回顾以前,传记文学确实有过优秀传统的。在其他形式的文学里,也有多种多样的写作方法,可以接受过来,为新的传记文学服务。古典作品对于动作的叙述,有时非常精炼。《左传》僖公九年记齐桓公和宰孔一段对话以后,用“下、拜、登、受”四个字,把齐桓公的四个动作,用最简括的方式叙明了。但是僖公二十八年的城濮之战,却从各个方面把当时晋、楚双方准备作战的情况,全面铺开。有繁有简,都能各极其美。同样的例子,在《史记》、《汉书》里更是触处都是。从另一方面看,在语言的叙述里,也看到古代作家的手法。我们往往从对话中了解双方的立场和思想。《史记·魏其武安侯传》里的窦婴、田蚡、灌夫、籍福、韩安国,和汉景帝、汉武帝、窦太后、王太后,都有自己的语言,而各人的语言,实际上就是各人个性的刻划。这一切都是可供我们刻苦学习的。

我们当前所遇到的问题不仅仅是继承而且还有创造。我们向古人学习,但是我们必须开辟自己的道路。这里有“因”的部分,但是更重要的是“创”的部分。我们要在新的传记文学作品里,反映传主所处的时代,刻划传主的思想意识,帮助读者使他们对于传主有进一步的了解。前代可能没有这样明显地提出来,但是我们不能不指出这样的要求。

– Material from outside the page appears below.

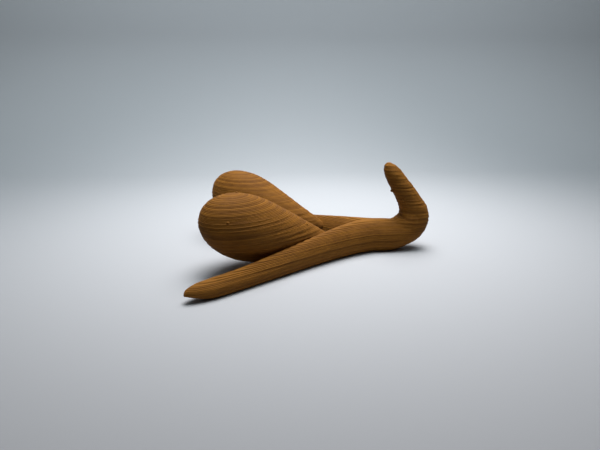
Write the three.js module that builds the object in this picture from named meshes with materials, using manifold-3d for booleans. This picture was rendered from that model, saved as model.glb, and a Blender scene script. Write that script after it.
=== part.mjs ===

在传记文学方面,工作是多样的。中国有大量的古典优秀作品,如何发掘和整理,是一件艰巨工作。我们希望有人从断简残篇里搜求古代的作品,同样也希望有人把我国的传记作品作一香选录校释的工作。中国传记文学的发展,有一段漫长的历史过程,是不是有人肯作一部传记文学史呢?传记文学有它的为过去的发展需要而产生的一套理论,为了今后的发展,当然也必需一定的理论基础,因此希望看到一部关于传记文学的理论著作。在前进的道路上,我们需要向国外借鉴,所以能把国外的优秀传记文学作品翻译过来,也就成为必要的工作。

当然,最主要的还是要更多地、更好地进行传记文学的创作。我们惟有从创作实践中提高我们的认识,解决我们的问题,同时也帮助人解决一些关键问题。姑以陆游为例。这是一位公认的现实主义爱国诗人。可是倘使我们不知道他到南郑去做了一些什么,他和王炎的关系究竟怎样,那么他后半生的若干悲歌慷慨的诗篇,便找不到具体的线索;倘使我们不知道他和韩侂胄在什么立场上靠拢起来,那么便看不出《宋史·陆游传》所说的“见识清识”,只是一些不负责任的谰言。

是不是传记文学专门为古人服务呢?当然不是。在掌握到充实的资料时,当然更应当为近代人,乃至现代人服务的。在党的领导下,大量的优秀的回忆录正在涌现出来。这里看到对于旧时代的控诉,也看到对于新时代的憧憬,有片段的一人一事的速写,但是更多的是扎扎实实、原原本本的叙述。这里是优秀的自传和传记的素材的宝库。新时代的出现,为传记文学准备着广阔的前途,这是每一个爱好传记文学的人应当举手称庆的。